The Hollow Lands (Dancers at The End of Time #2) – Michael Moorcock (1974)
I was about fifteen years old when I first read this trilogy, and don’t recall it being as funny as it is. In other of his more serious fantasies, Moorcock occasionally refers to our Earth of thousands of years past, whose history has been twisted and fantasised to an absurd degree. In ‘The Runestaff’ for instance, the ships of the Granbretanians are decorated with the figureheads of ‘terrifying ancient gods of Granbretan – Jhone, Jhorg, Phowl, Rhunga, who were said to have ruled the land before The Tragic Millennium.’
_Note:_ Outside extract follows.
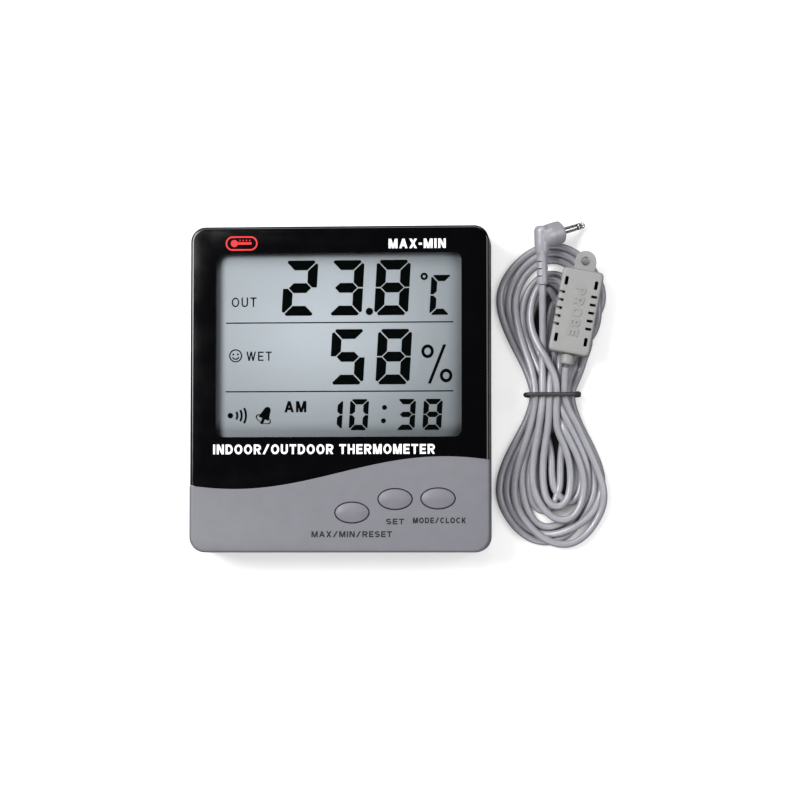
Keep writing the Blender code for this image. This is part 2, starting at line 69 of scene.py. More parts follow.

There is much of that here, in the second volume of Moorcock’s acclaimed ‘Dancers At The End of Time’ trilogy, such as when Jherek Carnelian discovers a group of children held in a time-loop by a robot nanny, stashed away to protect them from the Tyrant Director Pecking Pa.
It’s not just a device to add humour or show the End of Timers as a decadent civilisation with no conception of the reality of their past. It also makes the point that we believe only what we know from history books, and that the truth may be far removed from what we think may have happened.
The End of Timers would not spend much time worrying about such things. This is a world where emotion is a fashion; the civilisation of the ultimately decadent. Although this world lacks any concept of malice or guilt, it also lacks the concept of compassion.
Moorcock pre-empts any comparison between his far future denizens of Earth and the Eloi in HG Wells’ ‘The Time Machine’ by introducing it himself. When Jherek finally manages to get back to Eighteen Ninety Six to search for his lost love, Mrs Amelia Underwood, he meets HG Wells himself who helps Jherek get to Bromley, home of the Underwoods.
Wells thinks Jherek is being merely flattering and amusing when he tells him he is from a far future Earth, while Jherek believes that Wells actually built a time machine.
At one point Jherek tells Wells that the time machine in which he first travelled to Eighteen Ninety Six broke, but was thought be from two thousand years before Wells’ time, so that it was probable that Wells has merely rediscovered Time Travel.
‘What a splendid notion, Mr Carnelian. It’s rare for me to meet someone with your particular quality of imagination. You should write the idea into a story for your Parisian readers. You’d be a rival to Monsieur Verne in no time!’
Jherek hadn’t quite followed him. ‘I can’t write,’ he said. ‘Or read.’
‘No true Eloi should be able to read or write.’ Mr Wells puffed on his pipe, peering out of the window. ‘
(Chapter Eleven – A Conversation on Time Machines and Other Topics)
It wasn’t really clear back in the Seventies how much of a divergence this was from Moorcock’s usual style. Certainly, he produced many experimental pieces before this, but most of his work was serious, if not dour, with only the occasional humourous moment or in-joke being manifest.
This is a joyful rollercoaster of a comedy of manners, filled with grotesques and caricatures, exquisitely assembled for the edification of all.